Sisters work together to solve a child-abandonment case.
Ellie and Julia Cates have never been close. Julia is shy and brainy; Ellie gets by on charm and looks. Their differences must be tossed aside when a traumatized young girl wanders in from the forest into their hometown in Washington. The sisters’ professional skills are put to the test. Julia is a world-renowned child psychologist who has lost her edge. She is reeling from a case that went publicly sour. Though she was cleared of all wrongdoing, Julia’s name was tarnished, forcing her to shutter her Beverly Hills practice. Ellie Barton is the local police chief in Rain Valley, who’s never faced a tougher case. This is her chance to prove she is more than just a fading homecoming queen, but a scarcity of clues and a reluctant victim make locating the girl’s parents nearly impossible. Ellie places an SOS call to her sister; she needs an expert to rehabilitate this wild-child who has been living outside of civilization for years. Confronted with her professional demons, Julia once again has the opportunity to display her talents and salvage her reputation.

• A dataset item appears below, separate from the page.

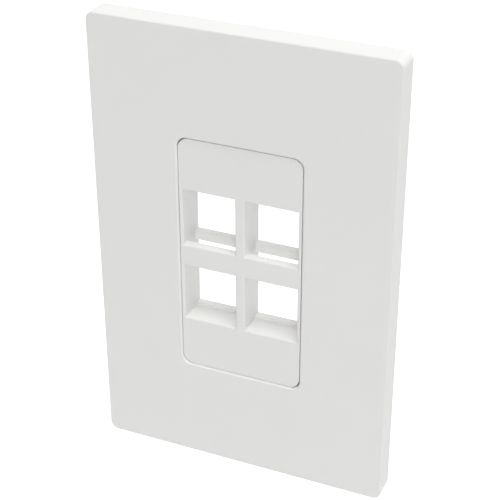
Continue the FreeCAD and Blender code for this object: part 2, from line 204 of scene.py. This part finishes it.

Hannah (The Things We Do for Love, 2004, etc.) is at her best when writing from the girl’s perspective. The feral wolf-child keeps the reader interested long after the other, transparent characters have grown tiresome. Hannah’s torturously over-written romance passages are stale, but there are surprises in store as the sisters set about unearthing Alice’s past and creating a home for her.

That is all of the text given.